The emails are connected to a lawsuit filed against Sparks; besides the lack of tolerance for LGBTQ community there are also accusations of racism. The former headmaster of Epiphany, Saul Hillel Benjamin, filed a lawsuit against Sparks and the school's Board of Trustees in 2014 accusing Sparks of willfully keeping minority students out of the school, banning students’ exposure to non-Christian faiths and discouraging staff from helping bullied LGBTQ students.
According to AOL, Benjamin alleged Sparks told him “black students are too poor and can’t do the academic work” asked of the school’s students.
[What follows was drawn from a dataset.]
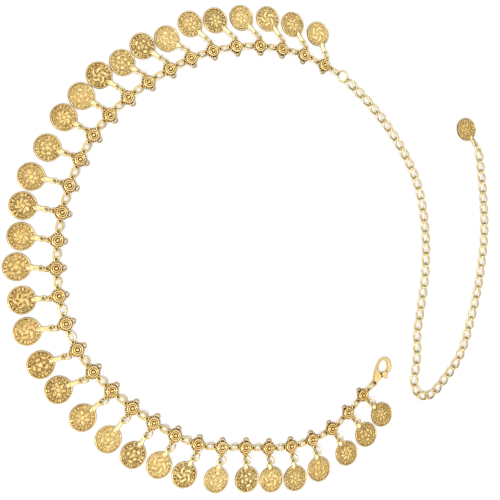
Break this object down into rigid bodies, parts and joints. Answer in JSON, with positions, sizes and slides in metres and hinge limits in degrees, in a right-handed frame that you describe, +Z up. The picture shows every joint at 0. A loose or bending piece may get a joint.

In one November 2013 email from Sparks obtained by The Daily Beast, the writer said the school’s lack of diversity “has nothing to do with racism” but rather “money” and “culture.” The author didn’t directly respond to the allegations of racism in his apology.
In the case against Sparks a federal judge determined that a jury should decide whether the author defamed the former headmaster by allegedly suggesting to other board members the former headmaster had Alzheimer's and also whether he was pressured to quit or he willfully resigned. Meanwhile the same judge dismissed the headmaster's claims that he was forced out due to his attempts to improve the position of minorities at Epiphany and that his Jewish background played a role in it, as AOL reports. The case is expected to go to trial in August.